The latest Scientists Survey has found average annual wage growth of 2.1 per cent across the profession.
Professional Scientists Australia CEO Chris Walton said that it was of concern that wages growth for scientists only kept pace with CPI this year. “More than 60 per cent of new jobs in the coming decades will require STEM skills but it’s difficult to see how science is going to attract the next generation of scientists and how we’re going to build our STEM capability for the future without the incentive of decent pay and conditions for scientists. To attract the best and brightest to science and research, we need to see proper reward and recognition for scientists as the sound investment it is.
“The latest figures show Australia invests 1.88 per cent of GDP in research and development – well below the OECD average of 2.38 per cent. OECD records also show a decline in business investment in R&D for the first time since records have been maintained.

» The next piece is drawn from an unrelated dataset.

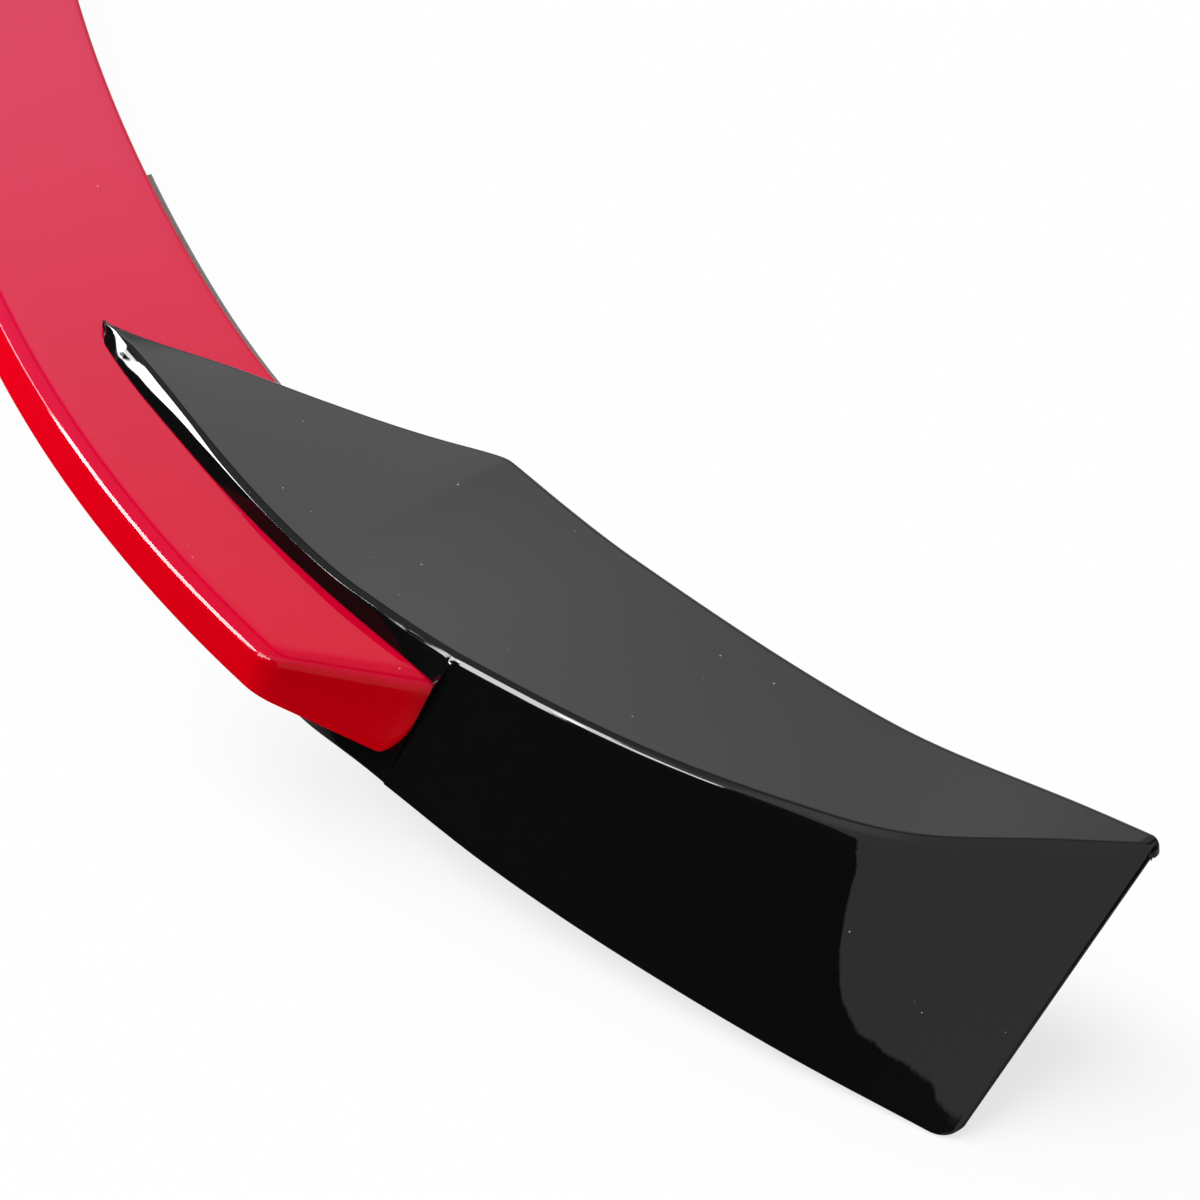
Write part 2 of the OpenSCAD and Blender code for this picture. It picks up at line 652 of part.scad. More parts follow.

The truth is that one in five science jobs in public agencies have been lost since 2014 – government and employers need to understand the central role STEM professionals can play in improving the business bottom line and in growing our national economy as well as solving the planet’s greatest challenges,” he said.
The survey also found that women in science earned on average 84% of their male counterparts’ earnings with evidence of a gender pay gap in both the enabling and life sciences. “We need to ensure that organisations across Australia can effectively attract, develop and retain a diversity of skilled professional scientists across all levels of seniority and address stereotypes that create a barrier to women entering and remaining in historically male-dominated areas of science enquiry so we are fully exploiting our talent base.
“When we asked scientists to reflect on their sector, more than two-thirds said cost-cutting was impacting their organisation, around a quarter reported a decline in service quality at their workplace and almost one-third said a decline in the number of scientists in decision-maker roles was evident in their organisation.
“Of even greater concern was the finding that almost three-quarters of respondents said Australia was not well prepared to meet emerging challenges. The only way to change this is by working with government and industry to develop a diverse and sustainable STEM workforce in Australia and the findings from this survey suggest there are still some significant barriers to us achieving that.”